Exercise aim
Look in the material below for the line with "if empty is" and the line with "# ---- Repeatable", then set down exactly those two lines and all lines between, nothing more.

Raw data
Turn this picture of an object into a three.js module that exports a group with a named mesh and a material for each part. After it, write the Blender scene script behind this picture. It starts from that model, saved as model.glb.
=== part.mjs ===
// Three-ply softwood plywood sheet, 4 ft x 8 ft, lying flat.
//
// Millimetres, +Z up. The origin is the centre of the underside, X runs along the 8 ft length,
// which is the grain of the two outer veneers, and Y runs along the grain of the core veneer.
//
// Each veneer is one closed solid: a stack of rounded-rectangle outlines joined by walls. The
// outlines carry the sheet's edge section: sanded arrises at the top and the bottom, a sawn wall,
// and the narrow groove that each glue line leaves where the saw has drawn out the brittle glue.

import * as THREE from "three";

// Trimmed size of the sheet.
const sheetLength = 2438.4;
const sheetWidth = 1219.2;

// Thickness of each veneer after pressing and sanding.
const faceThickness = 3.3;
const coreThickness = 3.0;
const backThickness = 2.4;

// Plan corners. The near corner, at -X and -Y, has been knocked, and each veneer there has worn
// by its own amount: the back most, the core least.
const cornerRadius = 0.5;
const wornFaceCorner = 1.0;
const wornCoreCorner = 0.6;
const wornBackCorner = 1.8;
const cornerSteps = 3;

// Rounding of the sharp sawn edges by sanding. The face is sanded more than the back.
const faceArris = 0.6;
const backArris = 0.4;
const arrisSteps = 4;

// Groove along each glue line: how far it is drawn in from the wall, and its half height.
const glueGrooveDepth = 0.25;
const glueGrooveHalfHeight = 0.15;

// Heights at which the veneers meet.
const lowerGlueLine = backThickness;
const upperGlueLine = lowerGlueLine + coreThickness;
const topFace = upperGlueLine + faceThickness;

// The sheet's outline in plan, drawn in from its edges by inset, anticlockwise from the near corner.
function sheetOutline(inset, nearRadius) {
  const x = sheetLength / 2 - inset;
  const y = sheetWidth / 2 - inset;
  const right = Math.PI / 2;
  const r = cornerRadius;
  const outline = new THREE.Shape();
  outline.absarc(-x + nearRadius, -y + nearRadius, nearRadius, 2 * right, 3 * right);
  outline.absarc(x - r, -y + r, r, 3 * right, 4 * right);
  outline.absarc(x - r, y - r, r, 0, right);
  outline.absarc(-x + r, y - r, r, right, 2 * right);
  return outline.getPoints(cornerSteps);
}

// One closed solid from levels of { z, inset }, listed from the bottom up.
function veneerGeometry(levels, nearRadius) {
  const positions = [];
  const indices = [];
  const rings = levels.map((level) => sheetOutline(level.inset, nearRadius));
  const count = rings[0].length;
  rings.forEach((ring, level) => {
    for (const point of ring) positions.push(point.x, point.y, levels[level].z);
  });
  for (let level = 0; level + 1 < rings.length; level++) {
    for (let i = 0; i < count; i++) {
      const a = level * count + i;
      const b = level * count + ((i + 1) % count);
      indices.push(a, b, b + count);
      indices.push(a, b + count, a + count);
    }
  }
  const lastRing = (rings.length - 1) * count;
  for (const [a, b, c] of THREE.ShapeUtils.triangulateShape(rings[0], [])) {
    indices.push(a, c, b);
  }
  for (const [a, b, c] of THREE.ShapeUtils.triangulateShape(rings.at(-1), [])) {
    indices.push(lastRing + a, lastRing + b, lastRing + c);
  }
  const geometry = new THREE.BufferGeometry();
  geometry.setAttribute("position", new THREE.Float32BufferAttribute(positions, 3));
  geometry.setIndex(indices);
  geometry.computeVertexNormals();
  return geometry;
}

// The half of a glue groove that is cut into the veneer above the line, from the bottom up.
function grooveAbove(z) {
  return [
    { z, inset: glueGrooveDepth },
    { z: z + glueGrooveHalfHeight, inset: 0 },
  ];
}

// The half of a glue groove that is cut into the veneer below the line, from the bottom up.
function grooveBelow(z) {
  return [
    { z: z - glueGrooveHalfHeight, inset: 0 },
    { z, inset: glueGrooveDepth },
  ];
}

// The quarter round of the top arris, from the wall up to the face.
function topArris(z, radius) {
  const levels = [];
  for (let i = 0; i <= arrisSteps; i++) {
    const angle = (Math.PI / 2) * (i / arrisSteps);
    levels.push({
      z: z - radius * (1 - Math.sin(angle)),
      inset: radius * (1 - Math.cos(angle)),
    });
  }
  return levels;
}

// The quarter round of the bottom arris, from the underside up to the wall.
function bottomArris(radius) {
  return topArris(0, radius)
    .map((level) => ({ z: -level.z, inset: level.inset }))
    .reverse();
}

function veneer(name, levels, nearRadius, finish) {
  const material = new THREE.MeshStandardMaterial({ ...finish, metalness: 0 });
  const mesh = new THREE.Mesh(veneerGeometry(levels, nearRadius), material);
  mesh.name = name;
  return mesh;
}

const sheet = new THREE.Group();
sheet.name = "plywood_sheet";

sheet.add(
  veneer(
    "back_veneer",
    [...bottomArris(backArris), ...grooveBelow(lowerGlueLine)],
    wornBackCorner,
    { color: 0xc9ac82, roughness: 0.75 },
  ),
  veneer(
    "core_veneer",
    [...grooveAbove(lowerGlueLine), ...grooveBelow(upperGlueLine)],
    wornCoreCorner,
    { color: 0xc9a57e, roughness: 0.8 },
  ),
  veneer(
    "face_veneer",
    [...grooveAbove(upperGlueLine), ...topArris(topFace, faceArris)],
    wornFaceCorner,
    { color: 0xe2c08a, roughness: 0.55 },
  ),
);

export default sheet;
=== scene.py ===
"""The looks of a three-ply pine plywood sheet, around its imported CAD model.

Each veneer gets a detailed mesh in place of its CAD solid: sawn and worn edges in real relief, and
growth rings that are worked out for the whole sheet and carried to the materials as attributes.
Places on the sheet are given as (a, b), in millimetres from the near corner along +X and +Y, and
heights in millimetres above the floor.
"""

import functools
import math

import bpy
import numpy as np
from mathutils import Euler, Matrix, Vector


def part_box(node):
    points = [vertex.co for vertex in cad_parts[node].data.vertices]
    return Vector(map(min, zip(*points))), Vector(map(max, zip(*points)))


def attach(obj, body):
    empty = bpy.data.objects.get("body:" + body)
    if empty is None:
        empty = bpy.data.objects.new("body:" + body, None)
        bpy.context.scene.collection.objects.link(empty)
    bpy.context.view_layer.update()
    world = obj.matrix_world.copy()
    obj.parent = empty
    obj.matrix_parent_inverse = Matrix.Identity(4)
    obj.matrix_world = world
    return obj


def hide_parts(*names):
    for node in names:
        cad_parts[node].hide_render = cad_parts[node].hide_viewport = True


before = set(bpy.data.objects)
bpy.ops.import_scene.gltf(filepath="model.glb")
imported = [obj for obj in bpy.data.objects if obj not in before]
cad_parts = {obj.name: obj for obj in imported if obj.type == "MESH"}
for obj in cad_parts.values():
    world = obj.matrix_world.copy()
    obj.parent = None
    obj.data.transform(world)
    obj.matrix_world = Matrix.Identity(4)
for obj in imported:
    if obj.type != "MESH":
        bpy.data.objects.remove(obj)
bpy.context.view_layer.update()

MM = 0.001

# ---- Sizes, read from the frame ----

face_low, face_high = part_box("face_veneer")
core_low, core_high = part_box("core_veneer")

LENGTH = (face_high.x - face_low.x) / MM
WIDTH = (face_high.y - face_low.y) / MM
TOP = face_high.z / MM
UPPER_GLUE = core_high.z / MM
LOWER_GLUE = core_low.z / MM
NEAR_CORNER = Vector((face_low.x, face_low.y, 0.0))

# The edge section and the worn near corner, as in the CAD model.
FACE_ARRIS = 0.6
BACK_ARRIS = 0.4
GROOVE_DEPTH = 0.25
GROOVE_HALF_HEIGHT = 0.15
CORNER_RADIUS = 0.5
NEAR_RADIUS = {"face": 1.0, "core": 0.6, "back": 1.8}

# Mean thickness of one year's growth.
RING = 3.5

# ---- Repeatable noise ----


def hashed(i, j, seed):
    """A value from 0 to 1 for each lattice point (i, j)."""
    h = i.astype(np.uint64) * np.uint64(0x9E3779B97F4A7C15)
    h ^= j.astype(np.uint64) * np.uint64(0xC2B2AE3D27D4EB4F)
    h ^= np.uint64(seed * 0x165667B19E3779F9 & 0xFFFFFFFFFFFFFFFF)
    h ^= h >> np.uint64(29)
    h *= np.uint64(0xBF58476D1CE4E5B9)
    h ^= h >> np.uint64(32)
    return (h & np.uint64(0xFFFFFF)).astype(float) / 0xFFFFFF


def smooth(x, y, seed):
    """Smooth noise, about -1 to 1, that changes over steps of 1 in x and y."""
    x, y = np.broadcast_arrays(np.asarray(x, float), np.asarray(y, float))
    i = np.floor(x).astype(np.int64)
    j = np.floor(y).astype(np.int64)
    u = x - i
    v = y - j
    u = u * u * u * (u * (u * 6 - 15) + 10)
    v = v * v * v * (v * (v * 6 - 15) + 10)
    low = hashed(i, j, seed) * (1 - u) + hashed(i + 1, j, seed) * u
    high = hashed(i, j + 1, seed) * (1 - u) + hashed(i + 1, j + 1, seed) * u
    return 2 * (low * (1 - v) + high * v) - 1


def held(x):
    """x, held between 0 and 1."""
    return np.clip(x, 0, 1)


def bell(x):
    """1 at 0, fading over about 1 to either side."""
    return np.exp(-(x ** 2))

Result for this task
    if empty is None:
        empty = bpy.data.objects.new("body:" + body, None)
        bpy.context.scene.collection.objects.link(empty)
    bpy.context.view_layer.update()
    world = obj.matrix_world.copy()
    obj.parent = empty
    obj.matrix_parent_inverse = Matrix.Identity(4)
    obj.matrix_world = world
    return obj


def hide_parts(*names):
    for node in names:
        cad_parts[node].hide_render = cad_parts[node].hide_viewport = True


before = set(bpy.data.objects)
bpy.ops.import_scene.gltf(filepath="model.glb")
imported = [obj for obj in bpy.data.objects if obj not in before]
cad_parts = {obj.name: obj for obj in imported if obj.type == "MESH"}
for obj in cad_parts.values():
    world = obj.matrix_world.copy()
    obj.parent = None
    obj.data.transform(world)
    obj.matrix_world = Matrix.Identity(4)
for obj in imported:
    if obj.type != "MESH":
        bpy.data.objects.remove(obj)
bpy.context.view_layer.update()

MM = 0.001

# ---- Sizes, read from the frame ----

face_low, face_high = part_box("face_veneer")
core_low, core_high = part_box("core_veneer")

LENGTH = (face_high.x - face_low.x) / MM
WIDTH = (face_high.y - face_low.y) / MM
TOP = face_high.z / MM
UPPER_GLUE = core_high.z / MM
LOWER_GLUE = core_low.z / MM
NEAR_CORNER = Vector((face_low.x, face_low.y, 0.0))

# The edge section and the worn near corner, as in the CAD model.
FACE_ARRIS = 0.6
BACK_ARRIS = 0.4
GROOVE_DEPTH = 0.25
GROOVE_HALF_HEIGHT = 0.15
CORNER_RADIUS = 0.5
NEAR_RADIUS = {"face": 1.0, "core": 0.6, "back": 1.8}

# Mean thickness of one year's growth.
RING = 3.5

# ---- Repeatable noise ----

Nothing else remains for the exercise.